Wednesday, August 15, 2018

Water and Fire…And the ‘New Normal’

Last weekend, I drove with Pixl Press director Anne Voute beneath smoke-induced blushing skies from Vancouver to Calgary. We were heading for the eighth annual writers festival, When Words Collide in Calgary. As we drove, we were thinking: wildfires.

The drive took us out of BC’s coastal western hemlock region northwest towards Kamloops into the heart of wildfire country where hundreds of thousands of hectares of forest are now burning. The day we left, a wildfire had broken out much closer to home—between Hope and Agassiz, just west of BC Highway 7. We smelled the smoke as it billowed up and filled the valley. While a majority of fires were concentrated in areas northwest and southwest of Prince George, a number of them were already filling our coastal skies with enough particulates to create a red ball of the sun—and prompt air advisories throughout BC. The smoke stayed with us throughout the entire drive to Calgary.

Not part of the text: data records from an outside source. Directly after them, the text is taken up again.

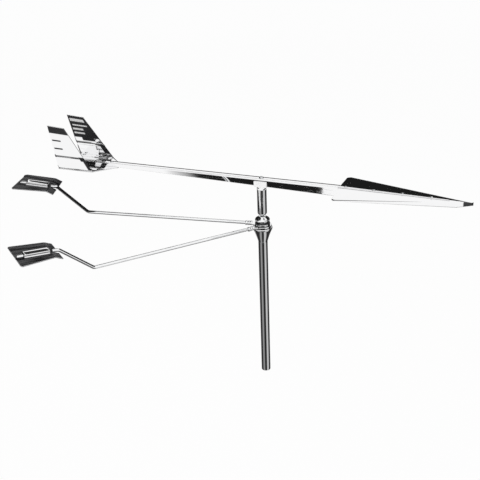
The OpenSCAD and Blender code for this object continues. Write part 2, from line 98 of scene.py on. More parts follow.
def turned(name, profile, sides=96):
    """A turned piece: each point of the profile, radius and height, is carried round the
    mast's axis, so a point is radius times cosine, radius times sine, height."""
    profile = np.asarray(profile, float)
    a = np.linspace(0, 2 * np.pi, sides, endpoint=False)
    r, z = profile[:, :1], profile[:, 1:]
    points = np.stack([r * np.cos(a), r * np.sin(a), z + 0 * a], -1)
    return mesh_piece(name, points, grid_faces(len(profile), sides, True))


def finish_piece(piece, material, body, slot, *nodes):
    """Gives a piece its material and body, and the CAD nodes that it stands for. The slot is not used.
    """
    piece.data.materials.clear()
    piece.data.materials.append(material)
    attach(piece, body)
    if nodes:
        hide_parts(*nodes)


class Wire:
    """A socket in a material. Sums and products of wires and numbers add Math nodes, and
    node() adds any other node."""

    def __init__(self, socket):
        self.socket = socket

    def node(self, kind, settings=None, values=None, out=0):
        """Adds a node of one kind: first its settings, or a ramp's stops, and then the
        values or links of its sockets. Returns a wire on one of its outputs."""
        tree = self.socket.id_data
        made = tree.nodes.new(kind)
        for name, value in (settings or {}).items():
            if name == "stops":
                while len(made.color_ramp.elements) < len(value):
                    made.color_ramp.elements.new(0.5)
                for element, (place, colour) in zip(made.color_ramp.elements, value):
                    element.position, element.color = place, colour
            else:
                setattr(made, name, value)
        for name, value in (values or {}).items():
            if isinstance(value, Wire):
                tree.links.new(value.socket, made.inputs[name])
            else:
                made.inputs[name].default_value = value
        return Wire(made.outputs[out])

    def maths(self, operation, *terms):
        """A Math node on these terms."""
        return self.node("ShaderNodeMath", {"operation": operation}, dict(enumerate(terms)))

    def __add__(self, other):
        return self.maths("ADD", self, other)

    def __sub__(self, other):
        return self.maths("SUBTRACT", self, other)

    def __rsub__(self, other):
        return self.maths("SUBTRACT", other, self)

    def __mul__(self, other):
        return self.maths("MULTIPLY", self, other)

    __radd__, __rmul__ = __add__, __mul__

    def size(self):
        """This wire's value without its sign."""
        return self.maths("ABSOLUTE", self)

    def most(self, other):
        """The larger of two values."""
        return self.maths("MAXIMUM", self, other)

    def least(self, other):
        """The smaller of two values."""
        return self.maths("MINIMUM", self, other)

    def step(self, low, high):
        """0 below low, 1 above high, and smooth between them."""
        return self.node("ShaderNodeMapRange", {"interpolation_type": "SMOOTHSTEP"},
                         {"Value": self, "From Min": low, "From Max": high})

    def noise(self, size, stretch=(1, 1, 1), detail=2.0, rough=0.55):
        """Noise whose lumps are about size millimetres across, drawn out along the axes
        by stretch. This wire holds the coordinates."""
        scaled = self.node("ShaderNodeMapping", {}, {"Vector": self, "Scale": [1 / s for s in stretch]})
        return self.node("ShaderNodeTexNoise", {},
                         {"Vector": scaled, "Scale": 1000 / size, "Detail": detail, "Roughness": rough})

    def between(self, first, second):
        """The colour that goes from first to second as this wire goes from 0 to 1."""
        return self.node("ShaderNodeMix", {"data_type": "RGBA"}, {0: self, 6: first, 7: second}, 2)

    def field(self, name):
        """A field that the mesh keeps as an attribute, as numbers."""
        return self.node("ShaderNodeAttribute", {"attribute_name": name}, out=2)


def new_material(name, **constants):
    """A Principled material with its constant sockets set, as the material, the shader's
    node and a wire on Object coordinates."""
    material = bpy.data.materials.new(name)
    material.use_nodes = True
    shader = material.node_tree.nodes["Principled BSDF"]
    for socket, value in constants.items():
        shader.inputs[socket.replace("_", " ")].default_value = value
    start = Wire(shader.outputs[0])
    return material, shader, start.node("ShaderNodeTexCoord", out=3)


def feed(shader, **wires):
    """Links wires to the shader's sockets, and a height wire through a Bump node, whose
    distance is in millimetres."""
    tree = shader.id_data
    for name, wire in wires.items():
        if name == "height":
            height, distance = wire
            wire = height.node("ShaderNodeBump", {}, {"Height": height, "Distance": distance / 1000,
                                                      "Strength": 1.0})
            name = "Normal"
        tree.links.new(wire.socket, shader.inputs[name.replace("_", " ")])


def chrome_material(name, along):
    """Chromium plate: mirror bright, with faint handling smears, sparse hair scratches
    drawn out along the part, and a slight ripple of the steel under it."""
    material, shader, place = new_material(name, Metallic=1.0, Base_Color=(0.93, 0.935, 0.94, 1))
    smear = place.noise(14, along, 3.0).step(0.42, 0.75)
    hair = place.noise(0.5, [s * 6 for s in along], 1.0).step(0.66, 0.76)
    tint = smear.between((0.94, 0.945, 0.95, 1), (0.86, 0.865, 0.875, 1))
    ripple = place.noise(9, along, 1.0)
    feed(shader, Base_Color=tint, Roughness=0.045 + smear * 0.05 + hair * 0.1,
         height=(ripple * 0.6 - hair * 0.05, 0.012))
    return material


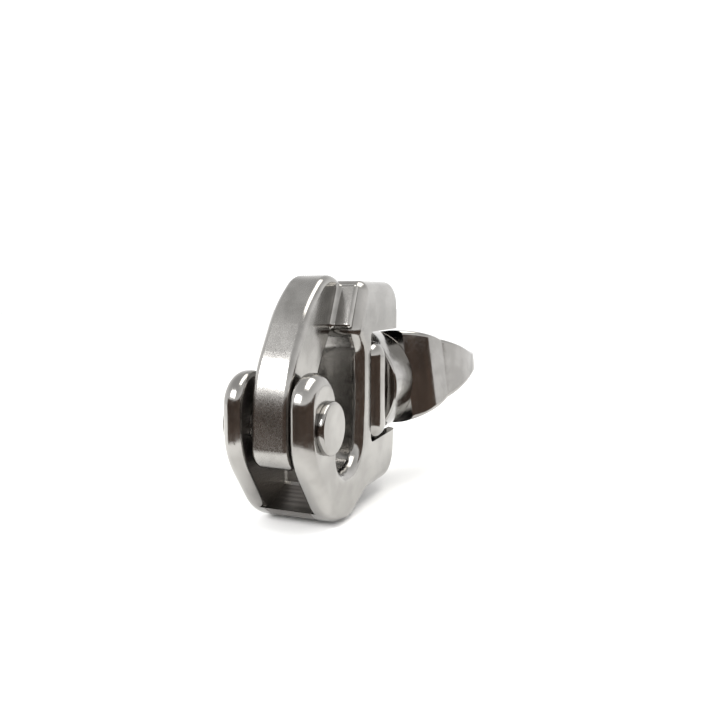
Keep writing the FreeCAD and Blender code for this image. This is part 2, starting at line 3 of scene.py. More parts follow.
import bmesh
import bpy
import numpy as np
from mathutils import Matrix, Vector


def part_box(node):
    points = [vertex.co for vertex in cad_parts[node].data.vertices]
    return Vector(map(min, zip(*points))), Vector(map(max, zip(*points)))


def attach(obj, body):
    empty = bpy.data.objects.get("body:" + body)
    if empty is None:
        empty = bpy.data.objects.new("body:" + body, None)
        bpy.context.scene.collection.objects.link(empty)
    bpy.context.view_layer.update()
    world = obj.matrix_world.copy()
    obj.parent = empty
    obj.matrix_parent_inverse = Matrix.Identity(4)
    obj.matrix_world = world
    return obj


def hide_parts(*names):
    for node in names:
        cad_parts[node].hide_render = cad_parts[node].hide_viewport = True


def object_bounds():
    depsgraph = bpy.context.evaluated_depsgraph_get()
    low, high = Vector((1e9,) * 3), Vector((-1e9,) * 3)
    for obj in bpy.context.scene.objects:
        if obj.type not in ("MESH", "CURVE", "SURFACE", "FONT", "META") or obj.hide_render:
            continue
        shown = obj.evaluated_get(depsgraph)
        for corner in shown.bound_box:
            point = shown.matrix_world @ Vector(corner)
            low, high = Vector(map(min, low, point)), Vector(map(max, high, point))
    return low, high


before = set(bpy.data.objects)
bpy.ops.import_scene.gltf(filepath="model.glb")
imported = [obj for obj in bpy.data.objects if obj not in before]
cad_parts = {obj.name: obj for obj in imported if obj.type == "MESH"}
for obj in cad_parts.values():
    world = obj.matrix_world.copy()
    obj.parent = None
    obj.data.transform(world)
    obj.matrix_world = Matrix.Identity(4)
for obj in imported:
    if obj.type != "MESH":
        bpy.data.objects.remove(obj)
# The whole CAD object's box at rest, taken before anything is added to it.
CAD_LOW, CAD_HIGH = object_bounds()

bl_info = {
    "name": "Swivel snap shackle",
    "version": (1, 0, 0),
    "blender": (4, 5, 0),
    "location": "View3D > Sidebar > Shackle",
    "description": "Finishes a swivel snap shackle's CAD frame and adds its turned and wound parts",
    "category": "Object",
}

MM = 0.001

# The pin's heads: the share of the radius where the crown starts to fall, the share of the thickness
# that it falls by, and the small roundings where a head meets the fork and where the shank ends.
CROWN_START = 0.55
CROWN_FALL = 0.07
SEAT_ROUND = 0.1 * MM
SHANK_ROUND = 0.15 * MM

# The seal: how far its bore lies inside the bushing, and its lip's rounding as a share of its width.
SEAL_INSET = 0.9 * MM
LIP_SHARE = 0.45

# The soft boxes: where they stand and how wide and high they are, in metres.
KEY_PLACE = (-0.40, 0.17, 0.28)
KEY_SIZE = (0.30, 0.18)
TOP_PLACE = (0.05, -0.12, 0.55)
TOP_SIZE = (0.5, 0.35)

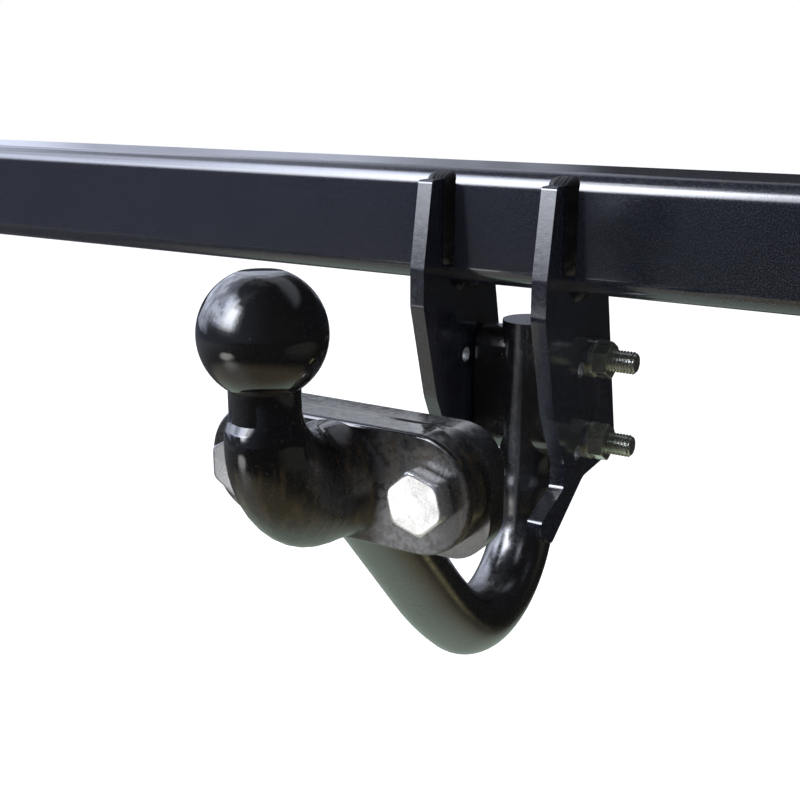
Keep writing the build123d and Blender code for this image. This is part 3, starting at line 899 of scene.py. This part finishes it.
def world():
    """White to the camera, a soft sky for matt light, and a window of sky on the left for gloss."""
    made = bpy.data.worlds.new("studio")
    scene.world = made
    made.use_nodes = True
    g = Graph(made.node_tree)
    way = g.node("ShaderNodeTexCoord").outputs["Generated"]
    x, y, z = g.split(way)
    turned = g.plus(g.times(x, WINDOW_SIDE[0]), g.times(y, WINDOW_SIDE[1]))
    ahead = g.plus(g.times(x, WINDOW_WAY[0]), g.times(y, WINDOW_WAY[1]))
    azimuth = g.math("ARCTAN2", turned, ahead)
    height = g.math("ARCSINE", z)
    gloss_glow = sky_in_gloss(g, way, y, azimuth, ahead, height)
    soft = g.mix(g.fade(ahead, -0.6, 0.8), rgb(0.16, 0.16, 0.17), rgb(1.30, 1.33, 1.40))
    path = g.node("ShaderNodeLightPath")
    colour = g.mix(path.outputs["Is Glossy Ray"], soft, gloss_glow)
    colour = g.mix(path.outputs["Is Camera Ray"], colour, rgb(1.0, 1.0, 1.0))
    background = g.node("ShaderNodeBackground")
    g.link(colour, background.inputs["Color"])
    output = g.node("ShaderNodeOutputWorld")
    g.link(background.outputs[0], output.inputs["Surface"])


def soft_box():
    light = bpy.data.lights.new("soft_box", "AREA")
    light.shape = "RECTANGLE"
    light.size, light.size_y = SOFT_BOX_SIZE
    light.energy = SOFT_BOX_WATTS
    light.color = (0.96, 0.98, 1.0)
    obj = bpy.data.objects.new("soft_box", light)
    scene.collection.objects.link(obj)
    obj.location = SOFT_BOX_PLACE
    aim = Vector(SOFT_BOX_AIM) - obj.location
    obj.rotation_mode = "QUATERNION"
    obj.rotation_quaternion = aim.to_track_quat("-Z", "Y")
    obj.visible_glossy = False
    obj.visible_camera = False


def camera():
    data = bpy.data.cameras.new("camera")
    data.sensor_width = 36.0
    data.lens = CAMERA_LENS
    data.clip_start = 0.01
    data.clip_end = 50.0
    obj = bpy.data.objects.new("camera", data)
    scene.collection.objects.link(obj)
    obj.location = CAMERA_PLACE
    obj.rotation_euler = (math.radians(90 - CAMERA_DIP), 0.0, math.radians(CAMERA_TURN))
    scene.camera = obj


floor()
world()
soft_box()
camera()
scene.view_settings.view_transform = "Standard"
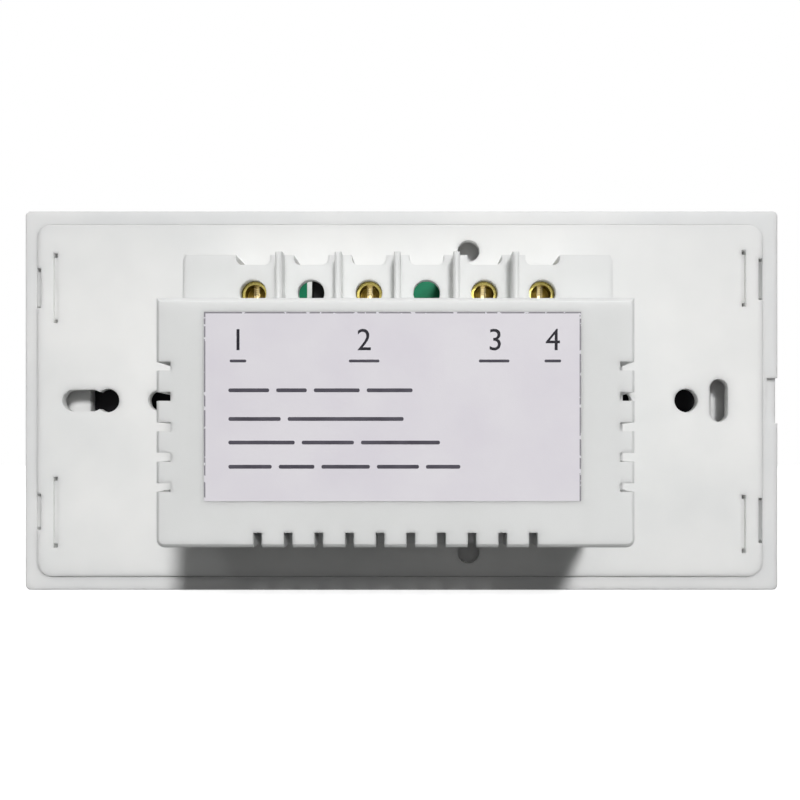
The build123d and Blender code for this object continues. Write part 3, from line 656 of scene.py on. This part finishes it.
for x, z, radius, length in ((-28.5, -7.5, 5.0, 17.0), (-23.0, 4.5, 4.0, 12.0)):
    centre = (x * mm, z * mm)
    r = radius * mm
    top = foot + length * mm
    bung = [(r - 0.9 * mm, 0.3 * mm), (r - 0.5 * mm, 0.0), (r - 0.1 * mm, 0.1 * mm), (r, 0.4 * mm)]
    body = np.array([(0.0, 0.3 * mm)] + bung) + np.array([0.0, foot])
    waist_r = r - crimp_deep * np.sin(dip)
    waist = np.stack([waist_r, foot + crimp_up + crimp_tall * dip / np.pi], axis=1)
    rim_r = r - roll_r + roll_r * np.cos(roll)
    rim = np.stack([rim_r, top - roll_r + roll_r * np.sin(roll)], axis=1)
    lip = np.array([(r - 1.0 * mm, top), (r - fold_in, top - 0.12 * mm), (0.0, top - 0.12 * mm)])
    sleeves.append(turned_round(np.concatenate([body, waist, rim, lip]), centre))

    # The lid swells a little inside its rim, and sinks by the score near the cross.
    dome = np.stack([(r - fold_in) * across, np.full(len(across), top - lid_down)], axis=1)
    under = np.array([(r - fold_in, top - lid_under), (0.0, top - lid_under)])
    lid = turned_round(np.concatenate([dome, under]), centre, 96)
    off = np.minimum(np.abs(lid[..., 0] - centre[0]), np.abs(lid[..., 2] - centre[1]))
    inside = np.append(np.clip((1.0 - across) * dome_slope, 0.0, 1.0), [0.0, 0.0])
    inside = inside[None, :, None]
    lid[..., 1] -= score_deep * np.exp(-((off / score_wide) ** 2)) * inside - dome_high * inside
    tops.append(lid)

    # The stripe is a thin strip of the sleeve's cylinder, sunk into it at both its long edges.
    proud = np.full(len(arc), r + 0.01 * mm)
    proud[[0, -1]] = r - stripe_back
    sunk = np.full(len(arc), r - stripe_back)
    out = np.stack([proud, proud, sunk, sunk])
    low, high = foot + stripe_up, top - stripe_down
    strip = np.zeros((1, 4, len(arc), 3))
    strip[0, :, :, 0] = centre[0] + out * np.cos(arc)
    strip[0, :, :, 2] = centre[1] + out * np.sin(arc)
    strip[0, :, :, 1] = np.array([low, high, high, low])[:, None]
    stripes.append(strip)
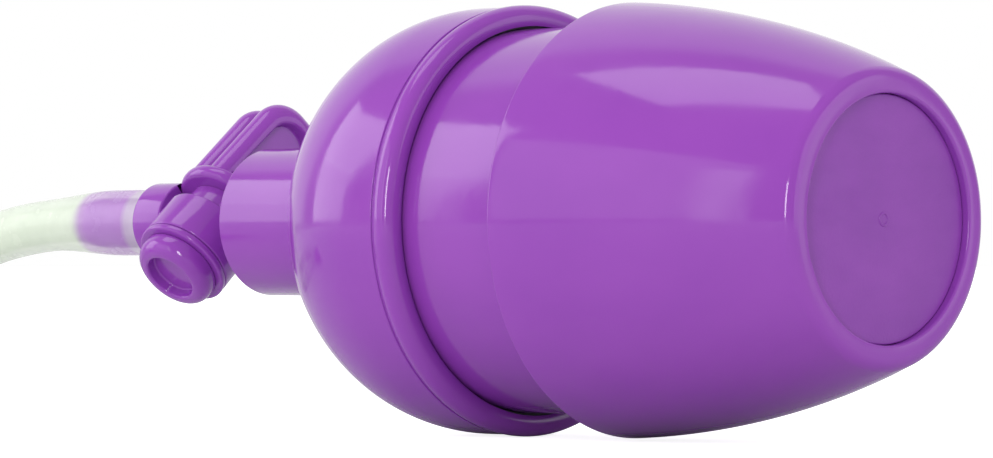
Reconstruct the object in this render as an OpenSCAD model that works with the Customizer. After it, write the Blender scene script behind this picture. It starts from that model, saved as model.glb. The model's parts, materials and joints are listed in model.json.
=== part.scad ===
// Hand-squeezed suction pump with an in-line release valve and its hose.
// The pump lies on its side: its axis runs along X at the height of the bell's rim radius,
// the closed end of the grip faces +X and the hose leaves towards -X. Units are mm.

/* [Grip] */
// Length from the closed end face to the tip of the hose barb
total_len = 142.5; // [140:0.5:146]
// Length of the tapered grip cup
cup_len = 40.4; // [39:0.1:42]
// Radius of the cup at its mouth
cup_mouth_r = 26.8; // [26.5:0.1:27.5]
// Radius of the long convex arc of the cup's side
cup_arc_r = 120; // [110:1:160]
// Wall of the cup
cup_wall = 1.8; // [1.4:0.1:2.2]
// Radius of the recess in the closed end
recess_r = 14.9; // [13:0.1:15.5]
// Depth of the recess in the closed end
recess_depth = 1.0; // [0.6:0.1:1.4]
// Outer radius of the sleeve that slides into the bell
sleeve_r = 24.0; // [23.5:0.1:24.2]
// Travel of the grip
grip_travel = 12.0; // [10.5:0.5:12]

/* [Bell] */
// Largest radius of the bell, which is also the height of the axis
bell_rim_r = 27.0; // [26.9:0.1:28]
// Radius of the domed part of the bell
dome_r = 26.8; // [26.5:0.1:27]
// Depth of the dome from its widest ring to where its curve would close
dome_len = 25.5; // [25:0.1:27]
// Wall of the bell
bell_wall = 1.4; // [1.2:0.1:1.6]
// Radius of the neck
neck_r = 9.6; // [9:0.1:10.5]

/* [Pump] */
// Bore radius of the pump barrel
bore_r = 14.6; // [14:0.1:15]
// Radius of the piston rod
rod_r = 3.0; // [2.5:0.1:3.5]
// Mean radius of the return spring
spring_r = 6.4; // [5.5:0.1:8]
// Radius of the return spring's wire
wire_r = 0.8; // [0.6:0.05:1]
// Turns of the return spring
spring_turns = 9; // [7:1:10]

/* [Release valve] */
// Angle of the cross axis below horizontal at its near end, in degrees
valve_roll = 42; // [30:1:50]
// Radius of the cross barrel
cross_r = 6.4; // [6.2:0.1:6.8]
// Radius of the turning plug
plug_r = 3.6; // [3.4:0.1:3.8]
// Radius of the cap on the near end of the plug
cap_r = 5.5; // [5:0.1:6]
// Radius of the finger dish in that cap
dish_r = 3.4; // [3:0.1:3.8]
// Half width of the key's paddle
paddle_half_w = 6.2; // [5.5:0.1:6.5]
// Half thickness of the key's paddle
paddle_half_t = 4.3; // [3.6:0.1:4.4]
// Distance from the pump's axis to the tip of the paddle
paddle_reach = 19.6; // [17:0.1:22]
// Turn of the key away from the pump's line as it lies, in degrees
key_turn = 12; // [0:1:30]
// Radius of the barrel that the hose is pushed up to
hose_barrel_r = 5.25; // [5:0.05:5.5]

/* [Hose] */
// Outer radius of the hose
hose_r = 3.5; // [3.2:0.1:3.6]
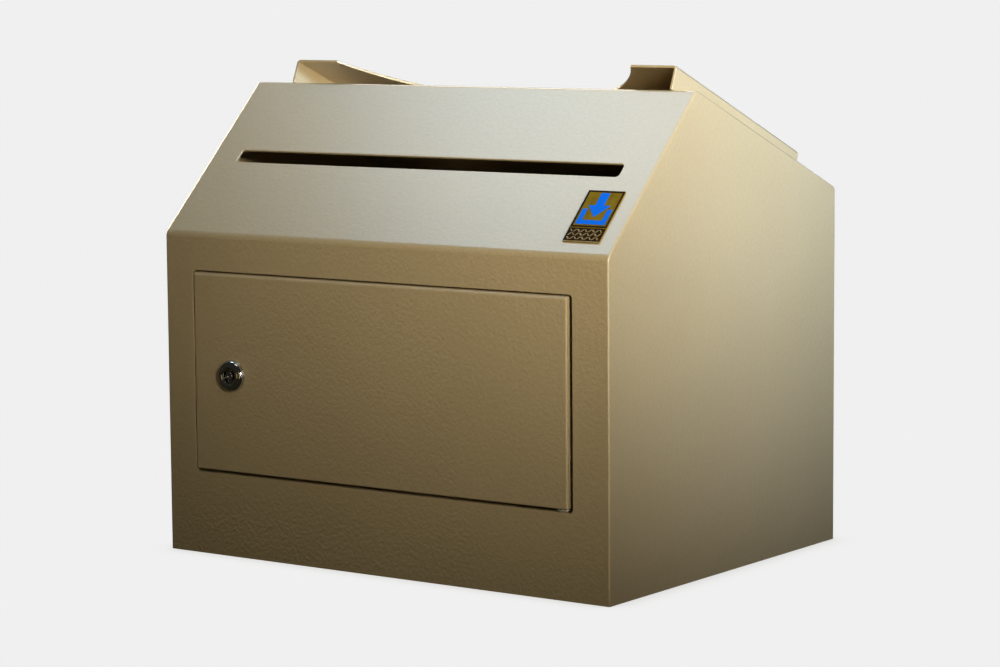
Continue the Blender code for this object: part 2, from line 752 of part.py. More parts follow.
def build_cam(finish):
    """The stop washer, cam, washer and nut on the spindle's drive."""
    lug = math.degrees(math.asin(LUG_WIDE / 2 / CORE_RADIUS))
    rim = arc(CORE_RADIUS, -90 + lug, 270 - lug, ROUND_STEPS)
    lug_tip = [(-LUG_WIDE / 2, -LUG_REACH), (LUG_WIDE / 2, -LUG_REACH)]
    washer = prism(rim + lug_tip, BARREL_LONG + GAP / 2, COLLAR_REAR - GAP / 2)
    stop = add_part("stop_washer", washer, finish, LOCK_FRAME)
    cut(stop, drive_hole("stop_washer_hole_cutter"))

    half_tip = CAM_TIP_WIDE / 2
    tip = 2 * MM
    outline = arc(CAM_ROOT_RADIUS, 0, 180, SMALL_STEPS)
    outline += [(-half_tip, tip - CAM_LONG), (tip - half_tip, -CAM_LONG)]
    outline += [(half_tip - tip, -CAM_LONG), (half_tip, tip - CAM_LONG)]
    cam = add_part("lock_cam", prism(outline, CAM_FRONT, CAM_REAR), finish, LOCK_FRAME)
    cut(cam, drive_hole("cam_hole_cutter"))

    bore = DRIVE_RADIUS + GAP
    rear = CAM_WASHER_FRONT + CAM_WASHER_THICK
    profile = [
        (bore, CAM_WASHER_FRONT),
        (bore, rear),
        (CAM_ROOT_RADIUS, rear),
        (CAM_ROOT_RADIUS, CAM_WASHER_FRONT),
    ]
    turned("cam_washer", profile, finish, LOCK_FRAME, SMALL_STEPS)
    nut_rear = CAM_NUT_FRONT + CAM_NUT_THICK
    nut = add_part(
        "cam_nut", hexagon(CAM_NUT_ACROSS_FLATS, CAM_NUT_FRONT, nut_rear), finish, LOCK_FRAME
    )
    thread = cylinder(bore, CAM_NUT_FRONT - MM, nut_rear + MM)
    cut(nut, add_cutter("cam_nut_bore_cutter", thread, LOCK_FRAME))


clear_scene()
PARTS = new_collection("drop_box")
CUTTERS = new_collection("cutters")

PAINT = body_paint()
ZINC = zinc_steel()
CHROME = bright_chrome()
NYLON = white_nylon()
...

In a recent article in “The Grist”, Kate Yoder mentioned the extensive heat maps that cover most of Europe. A new shade—magenta—was created to show the extreme over 35 degree temperatures blanketing much of Spain, France and Germany. According to Yoder, the Carr Fire in California was one of the most severe in their history; it burned down 1,000 homes and even spun a fire tornado through the air—uber scary!

“Over a decade or so, we’re going to have more fire, more destructive fire, more billions that will have to be spent on it,” California Governor Jerry Brown said recently. “All that is the ‘new normal’ that we will have to face.” Yoder asks: “Why on earth is the word normal being thrown around to describe such extraordinary times?” Normal is a dangerous term to use for many reasons. Most places can’t afford a future where climate change and sea level rise are the ‘new normal.’ Calling anything like this ‘normal’ suggests acceptance and hints at complacency.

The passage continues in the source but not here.